Potensi Gangguan Astronomis: Saturnus dan Merkurius
Laporan BMKG juga menyoroti potensi gangguan astronomis yang dapat mempengaruhi proses rukyatul hilal. Pada 28 Februari 2025, planet Saturnus dan Merkurius akan berada relatif dekat dengan bulan, dengan jarak sudut kurang dari 10 derajat. Keberadaan kedua planet ini berpotensi menimbulkan kesulitan dalam pengamatan hilal, karena cahaya dari planet-planet tersebut dapat mengganggu penglihatan hilal, terutama bagi pengamat yang menggunakan alat bantu pengamatan yang kurang canggih. Pengamat yang kurang berpengalaman mungkin keliru mengidentifikasi planet-planet tersebut sebagai hilal. Oleh karena itu, BMKG menekankan pentingnya kehati-hatian dan keahlian dalam melakukan rukyatul hilal.

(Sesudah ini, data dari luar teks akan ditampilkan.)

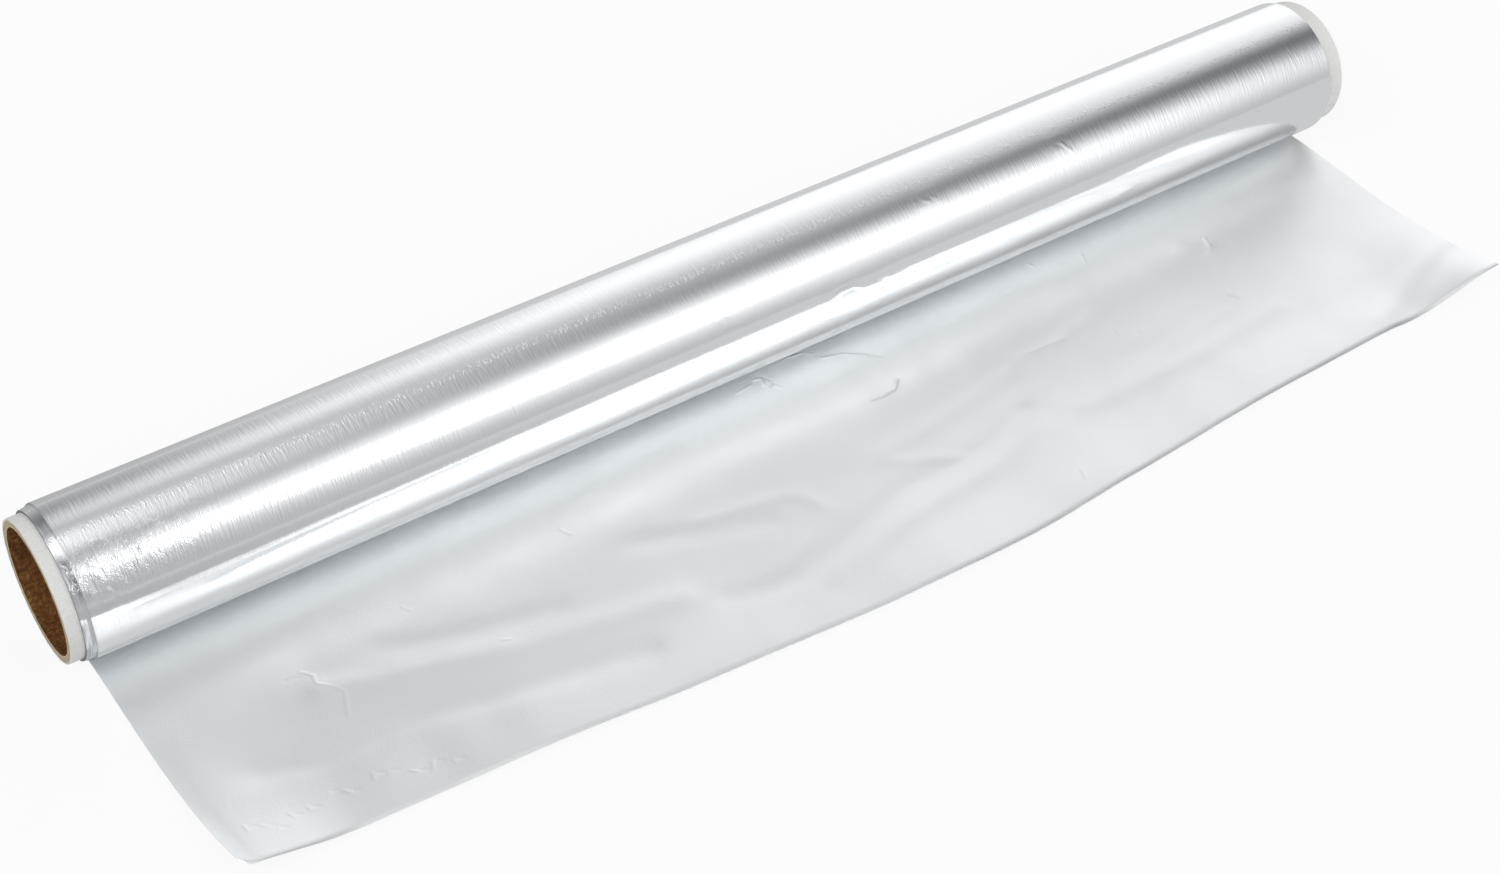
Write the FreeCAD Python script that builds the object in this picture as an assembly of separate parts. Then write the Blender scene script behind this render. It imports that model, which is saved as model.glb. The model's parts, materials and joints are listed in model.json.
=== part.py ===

Kesimpulan dan Rekomendasi BMKG
Data yang disajikan BMKG memberikan gambaran yang komprehensif mengenai kondisi astronomis pada saat menjelang awal Ramadan 1446 H/2025 M. Meskipun secara astronomis konjungsi terjadi sebelum matahari terbenam di seluruh Indonesia, kesulitan dalam merukyat hilal tetap mungkin terjadi, terutama di wilayah-wilayah dengan ketinggian hilal yang rendah dan potensi gangguan astronomis dari Saturnus dan Merkurius. BMKG merekomendasikan agar proses rukyatul hilal dilakukan dengan cermat dan teliti, dengan mempertimbangkan seluruh parameter astronomis yang telah diuraikan, serta mempertimbangkan kondisi cuaca dan keahlian para pengamat. Kerjasama dan koordinasi antar lembaga terkait juga sangat penting untuk memastikan keseragaman penentuan awal Ramadan di seluruh Indonesia. Informasi ini diharapkan dapat membantu pemerintah, organisasi keagamaan, dan masyarakat dalam mempersiapkan diri menghadapi penentuan awal Ramadan 1446 H/2025 M. BMKG senantiasa berkomitmen untuk memberikan informasi akurat dan terpercaya untuk mendukung berbagai kegiatan, termasuk penentuan awal bulan kamariah.